How’d Tusk handle the pressure?
“We were a restaurant that for better or worse had a lot of hype,” Dirks tells Eater. “We’re not complaining, but it’s a loaded situation, and from a service perspective, it was equally challenging and exciting.”
Indeed, the first restaurant reviews grappled with how to define Tusk, with PoMo’s Karen Brooks naming it one of two Rising Star Restaurants in 2016, in part, for its approach to food, which she described as “spiritually Middle Eastern, freethinking in form.”
Smith and Dirks confirm an early diner complaint was the lack of meat on the menu, something a WWeek restaurant review took issue with. Tusk offered fish and meat skewers, a lamb tartare, and a few other meaty items, but the early menus mostly focused on local fruits and vegetables, without a hefty steak or burger in sight.
“Being a restaurant is about sticking to your guns while listening to feedback,” Smith says.
In response, Smith added a few more meat dishes, and the front-of-house staff began to provide added help navigating the menus with this in mind. The tweaks worked. Food & Wine Magazine named Tusk one of 10 Restaurants of the Year; Bon Appétit designated Tusk one of 50 finalists for Best New Restaurants of America 2017; and just this week, PoMo called Tusk the best brunch in Portland.
Smith says, “One of the biggest compliments is from guests who say, ‘I don’t usually eat this many vegetables, but whoa, I just ate a ton of vegetables and feel really good.’ We hear that at least two times a week.”
Why is the way Smith works with vegetables and fruits standing out? “We’re not a specific cuisine,” says Smith. “We’re an approach.”
The chef uses a lot of sumac — his “culinary crutch” — and cumin, and he rips through so much produce that Tusk has earned a nickname among some local farmers: the vegetable farmer’s blackhole.
Like sister-restaurant Ava Gene’s, Tusk likes to experiment with new ways of working with farms. Smith gives a lot of credit to Lane Selman of the Culinary Breeding Network, who he says fills an important gap in communication between farmers and restaurants. As a result of this communication, “farmers are able to provide exactly what we want, and it tastes better than ever,” says Smith.
And the rewards return to farmers, who gain new clients. Tusk uses huge quantities of vegetables (Smith says it really clicked when he ordered 80 pounds of cauliflower, planning to use it in one week, and it disappeared in one night).
“Middle Eastern cuisine has a ton of influences,” Smith says. “It’s been so much to so many people. I wanted to be considered a Portland restaurant: local. I want Tusk to be a restaurant that only exists in Portland.”

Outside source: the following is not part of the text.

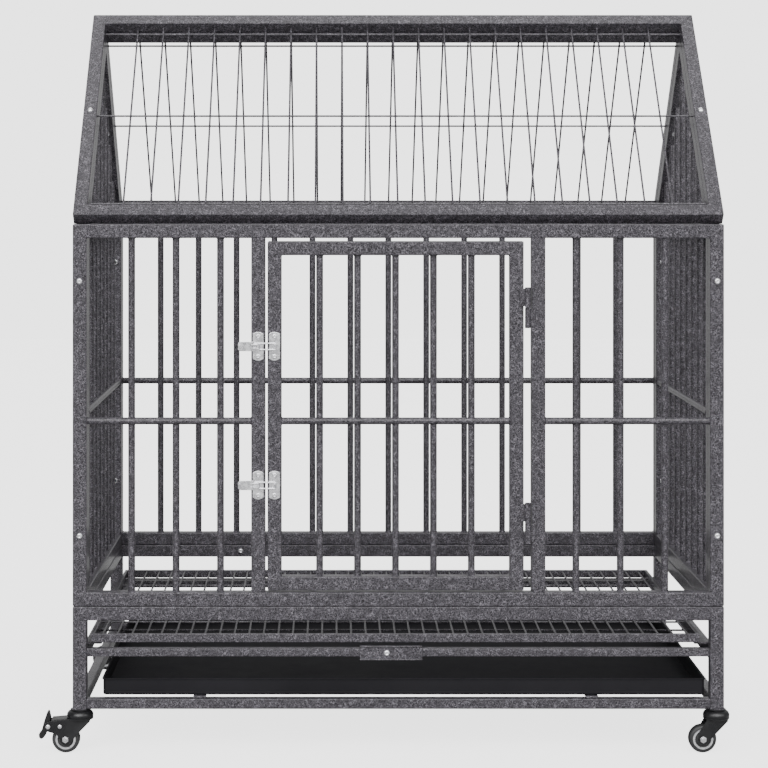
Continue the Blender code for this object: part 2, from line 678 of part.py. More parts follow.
# Roof panel: a leaning frame of square tube with thin wires up the slope. Its lower
# inner edge stands on the body, and the back panel's top rail lies under the front's.
def build_roof():
    lap = TUBE / math.tan(ROOF_LEAN) + CLEAR / math.sin(2 * ROOF_LEAN)
    bolt_up = roof_slope / 2
    for name, side, slope in (("roof_front_panel", -1, roof_slope), ("roof_back_panel", 1, roof_slope - lap)):
        y = side * (DEPTH / 2 - TUBE / 2 * lean_cos)
        spot = (0.0, y, roof_foot - TUBE / 2 * lean_sin)
        turn = (-ROOF_LEAN, 0.0, 0.0 if side < 0 else math.pi)
        loops = [rectangle(-WIDTH / 2, 0.0, WIDTH / 2, slope),
                 rectangle(-inner_x, TUBE, inner_x, slope - TUBE)]
        node = add_node(name, outline_mesh(name, loops, TUBE), vein_paint, spot, turn)
        low = TUBE - WELD
        high = slope - TUBE + WELD
        wires = [((x, 0.0, low), (x, 0.0, high)) for x in evenly(ROOF_WIRES, ROOF_PITCH)]
        behind = ROOF_WIRE + CLEAR
        reach = inner_x + WELD
        crosses = [((-reach, behind, z), (reach, behind, z))
                   for z in (TUBE + ROOF_CROSS_INSET, slope / 2, slope - TUBE - ROOF_CROSS_INSET)]
        combine(node, rods_mesh(name + "_wires", wires, ROOF_WIRE, WIRE_SIDES), "UNION")
        combine(node, rods_mesh(name + "_cross_wires", crosses, ROOF_WIRE, WIRE_SIDES), "UNION")
        lines = [((x, -TUBE, bolt_up), (x, TUBE, bolt_up)) for x in (-post_x, post_x)]
        combine(node, rods_mesh(name + "_holes", lines, BOLT + 4 * CLEAR, BOLT_SIDES), "DIFFERENCE")

    # Gable ends: triangles of tube under the panels' side rails
    height = ridge_height - (TUBE + CLEAR) / lean_sin - body_top - CLEAR
    half = height * math.tan(ROOF_LEAN)
    inner_height = height - TUBE / lean_sin
    inner_half = (inner_height - TUBE) * math.tan(ROOF_LEAN)
    outer = [(-half, 0.0), (half, 0.0), (0.0, height)]
    hole = [(-inner_half, TUBE), (inner_half, TUBE), (0.0, inner_height)]
    side_pitch = (side_width - 2 * TUBE) / (SIDE_BARS + 1)
    uprights = [(x, TUBE - WELD, inner_height - abs(x) / math.tan(ROOF_LEAN) + BAR)
                for x in evenly(SIDE_BARS, side_pitch)]
    for name, side in (("gable_left", -1), ("gable_right", 1)):
        node = barred_frame(name, [outer, hole], uprights, [],
                            (side * post_x, 0.0, body_top + CLEAR), (0.0, 0.0, side * math.pi / 2))
        lines = []
        for end in (-1, 1):
            mouth = Vector((end * (DEPTH / 2 - bolt_up * lean_sin), 0.0,
                            roof_foot + bolt_up * lean_cos - body_top - CLEAR))
            inward = Vector((-end * lean_cos, 0.0, -lean_sin))
            lines.append((mouth, mouth + inward * 3 * TUBE))
        combine(node, rods_mesh(name + "_holes", lines, BOLT + 4 * CLEAR, BOLT_SIDES), "DIFFERENCE")

    bolt = bolt_mesh("roof_bolt", 2 * TUBE + CLEAR)
    for where, side in (("front", -1), ("back", 1)):
        y = side * (DEPTH / 2 - bolt_up * lean_sin)
        tilt = -side * (math.pi / 2 - ROOF_LEAN)
        for across, x in (("left", -post_x), ("right", post_x)):
            add_node("_".join(("bolt_roof", where, across)), bolt, bright_zinc,
                     (x, y, roof_foot + bolt_up * lean_cos), (tilt, 0.0, 0.0))


# Fork cheek outline about the swivel axis, at axle height. The wheel trails to -X.
def cheek_outline(braked):
    top = CASTER_HEIGHT - SEAT_WALL - DOME_HEIGHT - axle_height + WELD
    boss = arc((-TRAIL, 0.0), 0.0075, -35, -185, 6)
    right = [(-0.014, top), (0.014, top), (0.012, top - 0.008)]
    if not braked:
        return right + boss + [(-0.0255, 0.010)]
    reach = [(-0.033, 0.008), (-0.050, 0.0130), (-0.0505, 0.0225), (-0.043, 0.0262), (-0.020, top)]
    return right + boss + reach


def build_caster(name, x, y):
    braked = name in BRAKED
    top = CASTER_HEIGHT - axle_height
    dome_top = top - SEAT_WALL - CLEAR
    dome_low = dome_top - DOME_HEIGHT + CLEAR
    pin = KINGPIN / 2

    seat = turned_mesh("caster_seat", [
        (0.0, top), (DOME * 0.36, top), (DOME * 0.36, top - SEAT_WALL), (pin, top - SEAT_WALL),
        (pin, dome_low - CLEAR), (KINGPIN * 0.8, dome_low - CLEAR),
        (KINGPIN * 0.6, dome_low - 0.0025), (0.0, dome_low - 0.0025)], 12)
    add_node("caster_stem_" + name, seat, bright_zinc, (x, y, axle_height))

    bore = pin + CLEAR
    dome = turned_mesh("caster_dome", [
        (bore, dome_top), (DOME * 0.34, dome_top), (DOME * 0.44, dome_top - 0.0025),
        (DOME / 2, dome_low + 0.0035), (DOME / 2, dome_low), (bore, dome_low)], 16, closed=True)
    fork = add_node("caster_fork_" + name, dome, caster_black, (x, y, axle_height))
    cheek_y = WHEEL_WIDTH / 2 + CHEEK_GAP + CHEEK_WALL / 2
    outline = outline_mesh("cheek", [cheek_outline(braked)], CHEEK_WALL)
    cheeks = copies_mesh("cheeks", outline, [Matrix.Translation((0.0, side * cheek_y, 0.0)) for side in (-1, 1)])
    combine(fork, cheeks, "UNION")
    far = cheek_y + CHEEK_WALL
    holes = [((-TRAIL, -far, 0.0), (-TRAIL, far, 0.0))]
    combine(fork, rods_mesh("axle_hole", holes, AXLE + 2 * CLEAR, 8), "DIFFERENCE")

    # The wheel has a flat of its rim on the floor.
    half = WHEEL_WIDTH / 2
    rim = WHEEL / 2
    hub = AXLE / 2 + CLEAR
    half_profile = [(hub, half), (HUB_RING_INNER, half), (HUB_RING_INNER, half + HUB_RING_RISE),
                    (HUB_RING_OUTER, half + HUB_RING_RISE), (rim - 0.003, half), (rim, half - 0.0025)]
    profile = half_profile + [(r, -h) for r, h in reversed(half_profile)]
    lay = Matrix.Rotation(math.pi / 2, 4, "X") @ Matrix.Rotation(math.pi / WHEEL_SIDES, 4, "Z")
    wheel = turned_mesh("caster_wheel", profile, WHEEL_SIDES, closed=True, place=lay)
    add_node("caster_wheel_" + name, wheel, tyre_rubber, (-TRAIL, 0.0, 0.0), parent=fork)

    outside = cheek_y + CHEEK_WALL / 2 + CLEAR
    nut = AXLE_NUT / 2
    axle = turned_mesh("caster_axle", [
        (0.0, outside + 0.0035), (nut * 0.8, outside + 0.0035), (nut, outside + 0.0025), (nut, outside),
        (AXLE / 2, outside), (AXLE / 2, -outside), (nut, -outside), (nut, -outside - 0.0035),
        (0.0, -outside - 0.0035)], 6, place=Matrix.Rotation(math.pi / 2, 4, "X"))
    add_node("caster_axle_" + name, axle, bright_zinc, (-TRAIL, 0.0, 0.0), parent=fork)

    if braked:
        build_brake(name, fork, cheek_y)


def build_brake(name, fork, cheek_y):
    inner = cheek_y - CHEEK_WALL / 2
    outer = cheek_y + CHEEK_WALL / 2
    pivot_x, pivot_z = BRAKE_PIVOT
    rivet_x, rivet_z = BRAKE_RIVET
    cover = [(-0.020, 0.0262), (-0.020, 0.0290), (-0.042, 0.0282), (-0.042, 0.0254)]
    combine(fork, outline_mesh("brake_cover", [cover], 2 * inner + CHEEK_WALL), "UNION")
    heads = [((rivet_x, side * (inner + CLEAR), rivet_z), (rivet_x, side * (outer + 0.0012), rivet_z))
             for side in (-1, 1)]
    combine(fork, rods_mesh("brake_rivet", heads, 0.006, 8), "UNION")
    hole = [((pivot_x, -outer - WELD, pivot_z), (pivot_x, outer + WELD, pivot_z))]
    combine(fork, rods_mesh("brake_hole", hole, 0.005 + 2 * CLEAR, 8), "DIFFERENCE")

    lever = [(-0.0035, 0.0204), (0.0015, 0.0204), (0.0030, 0.0), (0.0070, -0.0076), (0.0044, -0.0098),
             (-0.0010, -0.0050), (-0.0085, -0.0186), (-0.0135, -0.0186), (-0.0050, 0.0020)]
    node = add_node("brake_lever_" + name, outline_mesh("brake_lever", [lever], 2 * (inner - CHEEK_GAP)),
                    caster_black, (pivot_x, 0.0, pivot_z), parent=fork)
    pin = turned_mesh("brake_pin", [
        (0.0, outer + 0.0016), (0.0034, outer + 0.0016), (0.0040, outer + CLEAR), (0.0025, outer + CLEAR),
        (0.0025, -outer - CLEAR), (0.0040, -outer - CLEAR), (0.0034, -outer - 0.0016),
        (0.0, -outer - 0.0016)], 8, place=Matrix.Rotation(math.pi / 2, 4, "X"))
    combine(node, pin, "UNION")


# The model's origin is the middle of its footprint, and the brake pedals and latches
# reach past the frames, so the whole is moved by its measured bounds.
def centre_on_footprint():
    bpy.context.view_layer.update()
    graph = bpy.context.evaluated_depsgraph_get()
    corners = []
    for node in cage.objects:
        if node.type == "MESH":
            shown = node.evaluated_get(graph)
            corners += [shown.matrix_world @ Vector(corner) for corner in shown.bound_box]
    for axis in (0, 1):
        values = [corner[axis] for corner in corners]
        root.location[axis] -= (min(values) + max(values)) / 2
    bpy.context.view_layer.update()


build_base()
build_straps()
build_grate()
build_tray()
build_stop()
build_body()
door_axis = build_door()
for latch_name, latch_height in LATCH_HEIGHTS.items():
    build_latch(latch_name, latch_height, door_axis)
build_roof()
for caster_x, across in ((-post_x, "left"), (post_x, "right")):
    for caster_y, along in ((-post_y, "front"), (post_y, "back")):
        build_caster(along + "_" + across, caster_x, caster_y)
centre_on_footprint()
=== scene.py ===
import json
import math

import bmesh
import bpy
from mathutils import Matrix, Vector


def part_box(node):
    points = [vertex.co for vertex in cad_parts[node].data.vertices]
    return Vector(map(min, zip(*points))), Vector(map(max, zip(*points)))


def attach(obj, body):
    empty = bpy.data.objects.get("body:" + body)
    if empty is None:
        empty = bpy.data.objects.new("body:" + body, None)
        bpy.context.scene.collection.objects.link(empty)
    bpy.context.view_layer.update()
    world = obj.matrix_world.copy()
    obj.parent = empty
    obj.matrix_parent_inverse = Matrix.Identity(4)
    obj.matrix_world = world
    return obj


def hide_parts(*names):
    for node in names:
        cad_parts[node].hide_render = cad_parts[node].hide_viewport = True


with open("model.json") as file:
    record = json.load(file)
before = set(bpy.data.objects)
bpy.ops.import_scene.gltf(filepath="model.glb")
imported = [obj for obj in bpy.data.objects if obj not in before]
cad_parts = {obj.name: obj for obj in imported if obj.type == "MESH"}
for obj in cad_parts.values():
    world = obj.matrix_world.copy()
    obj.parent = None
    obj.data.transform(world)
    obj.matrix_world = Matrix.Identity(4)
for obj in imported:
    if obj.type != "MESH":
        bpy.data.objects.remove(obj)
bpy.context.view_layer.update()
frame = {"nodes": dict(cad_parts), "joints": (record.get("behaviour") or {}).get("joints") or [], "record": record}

stock = {
    "tube": 0.020, "corner": 0.0018, "bar": 0.010, "barSides": 16, "railOut": 0.0045,
    "sink": 0.002, "seat": 0.0003, "sheetRound": 0.0006, "bevelSteps": 2, "smoothTo": 38.0}

jointPlaces = {joint["name"]: Vector(joint["pos_m"]) for joint in frame["joints"] if "pos_m" in joint}


def evenly(count, pitch):
    return [(i - (count - 1) / 2) * pitch for i in range(count)]


def rectangle(half, low, high):
    return [(-half, low), (half, low), (half, high), (-half, high)]


# Shader groups
def makeGroup(name, inputs, outputs):
    group = bpy.data.node_groups.new(name, "ShaderNodeTree")
    for label, kind, value in inputs:
        socket = group.interface.new_socket(label, in_out="INPUT", socket_type=kind)
        if value is not None:
            socket.default_value = value
    for label, kind in outputs:
        group.interface.new_socket(label, in_out="OUTPUT", socket_type=kind)
    group.nodes.new("NodeGroupInput").name = "in"
    group.nodes.new("NodeGroupOutput").name = "out"
    return group


def addNode(tree, kind, settings=None, **links):
    node = tree.nodes.new(kind)
    for key, value in (settings or {}).items():
        if hasattr(node, key):
            setattr(node, key, value)
        else:
            node.inputs[key].default_value = value
    for key, source in links.items():
        tree.links.new(source, node.inputs[key.replace("_", " ")])
    return node


def makeRamp(tree, factor, stops):
    ramp = addNode(tree, "ShaderNodeValToRGB", Fac=factor)
    elements = ramp.color_ramp.elements
    while len(elements) < len(stops):
        elements.new(0.5)
    for element, (place, value) in zip(elements, stops):
        element.position = place
        element.color = (value, value, value, 1.0)
    return ramp.outputs["Color"]


def addMath(tree, operation, first, second=None):
    node = addNode(tree, "ShaderNodeMath", {"operation": operation})
    for socket, value in zip(node.inputs, (first, second)):
        if isinstance(value, float):
            socket.default_value = value
        elif value is not None:
            tree.links.new(value, socket)
    return node.outputs[0]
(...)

So instead of steak, what is there to look forward to at Tusk? “Tomatoes are for sure best the first week in September,” Smith says, “and peppers and eggplants and other nightshades in September and October.”
Dirks also says Submarine Hospitality is developing a new restaurant, which he describes as a bit of a Tusk spin-off inspired by the Israeli heritage of his wife, Sivan Dirks. It doesn’t have a name yet, but Dirks says the idea actually predates Tusk. Smith will be the chef; the service will be fast-casual; it’ll have a lower price point; and potential dishes include falafel and shawarma.
“My wife will be very happy,” says Dirks.